Speaking to reporters this week, Peres said he blames himself for not pressing Arafat to use force to rein in the militant Islamic organizations, Hamas and Islamic Jihad, that carried out the attacks. The violence cost him the election, he said.

This time, Labor Party emissaries, U.S. diplomats and many others have stressed to the Palestinians the importance of maintaining calm as the campaigning proceeds. If anti-Israeli violence escalates, it will underscore Netanyahu’s message that the Palestinians have not kept their commitments under the peace agreements. But if the Palestinians keep the situation quiet, Labor Party leader Ehud Barak--or a slew of new centrist party candidates--is expected to benefit.

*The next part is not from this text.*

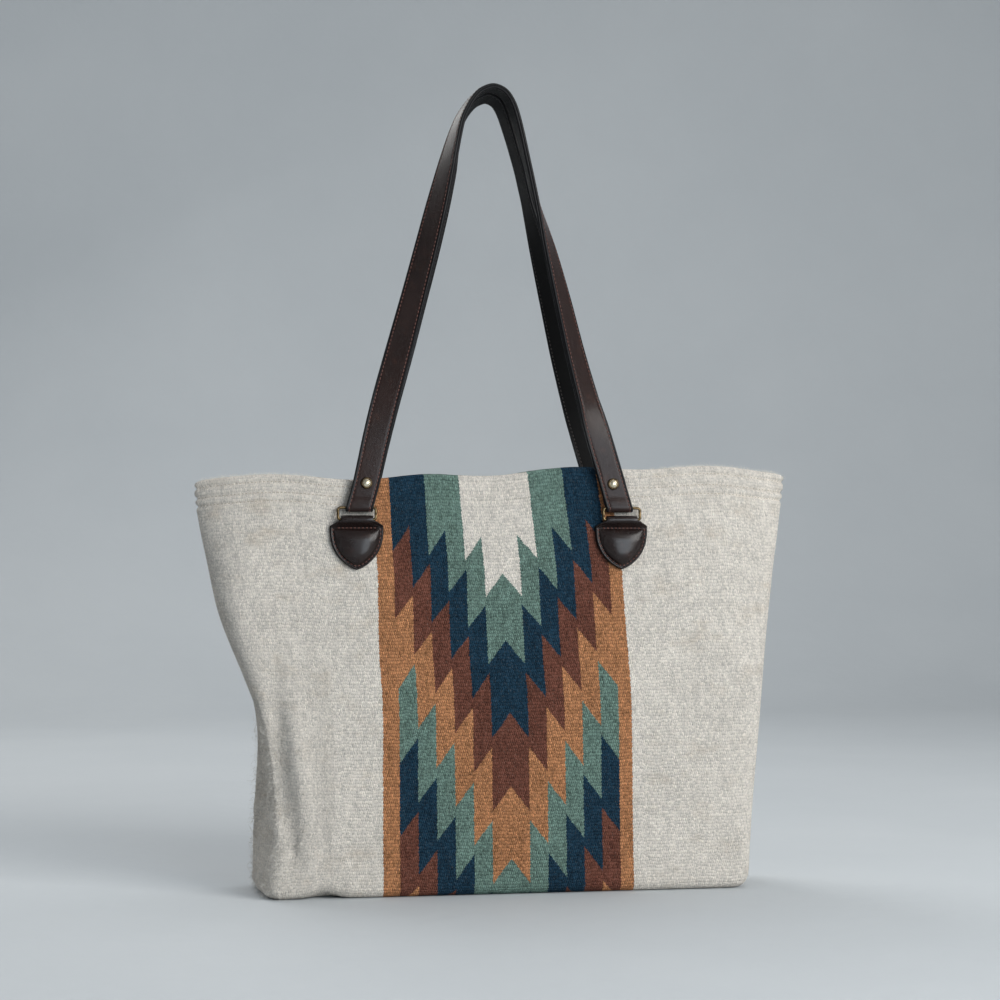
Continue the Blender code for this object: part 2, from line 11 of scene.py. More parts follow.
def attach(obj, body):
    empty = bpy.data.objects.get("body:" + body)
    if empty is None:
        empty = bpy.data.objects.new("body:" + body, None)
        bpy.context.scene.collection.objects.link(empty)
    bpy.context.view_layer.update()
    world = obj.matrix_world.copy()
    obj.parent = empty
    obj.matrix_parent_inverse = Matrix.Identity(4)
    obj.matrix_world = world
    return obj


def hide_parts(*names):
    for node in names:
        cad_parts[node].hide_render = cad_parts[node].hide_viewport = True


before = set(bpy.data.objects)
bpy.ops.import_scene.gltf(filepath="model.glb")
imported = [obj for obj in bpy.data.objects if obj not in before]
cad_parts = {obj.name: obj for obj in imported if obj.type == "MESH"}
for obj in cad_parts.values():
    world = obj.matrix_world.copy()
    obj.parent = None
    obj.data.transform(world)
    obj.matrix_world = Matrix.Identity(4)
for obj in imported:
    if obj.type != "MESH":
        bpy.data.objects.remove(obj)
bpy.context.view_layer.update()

# the bag, as in the CAD source
HEIGHT = 0.320
BASE_HALF_WIDTH = 0.193
BASE_HALF_DEPTH = 0.046
RIM_HALF_DEPTH = 0.0225
RIM_HALF_WIDTH = 0.2325
FLAT_HALF_WIDTH = 0.130
CLOTH = 0.0030
BASE_ROUND = 0.009
HEM_DEPTH = 0.024
LINING = 0.0010
GAP = 0.0003
PINCH, PINCH_Z, PINCH_SPREAD = 0.0172, 0.135, 0.078
LOW_PINCH, LOW_PINCH_Z, LOW_PINCH_SPREAD = 0.004, 0.030, 0.055
FOLD, FOLD_Z, FOLD_SPREAD = 0.020, 0.070, 0.075
BULGE, BULGE_Z, BULGE_SPREAD = 0.007, 0.250, 0.060
LONG_WAVE, LONG_WAVE_RUN, LONG_WAVE_START = 0.0022, 0.056, 0.0127
SHORT_WAVE, SHORT_WAVE_RUN, SHORT_WAVE_START = 0.0017, 0.018, 0.0265
RIM_RISE, RIM_LIFT = 0.0053, 0.0013
END_DROOP, DROOP_POWER = 0.0025, 20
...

But recent actions by Arafat to shore up relations with his radical opposition have left many Israelis uneasy. Two weeks ago, within days of Israel’s decision to hold an early election, Arafat freed Sheik Ahmed Yassin, the spiritual leader of Hamas, from house arrest. The Palestinian leader has also released dozens of Hamas activists arrested after a bombing in October.

Palestinian legislator Amr, an expert on Islamic groups, said he believes that the releases are part of a calculated effort by Arafat to engage the opposition in a dialogue aimed at giving him more time to make the peace process work.

“He will ask them for a few months, to see whether someone else might be elected this time instead of Netanyahu. They don’t want to be blamed, either, if he wins again,” Amr said.

Advertisement

Ismail abu Shanab, a Hamas political leader, said this week that the deadlocked peace process has strengthened Hamas’ belief in violent resistance as the only answer to Israel’s continuing occupation of Palestinian land.

“This shows that our strategic choice--resistance--is the right way,” Shanab said. “We should not depend on the Americans or believe that the Israelis will withdraw from our land by negotiations. This means that the political choice by the Palestinian Authority has failed. We will continue to resist.”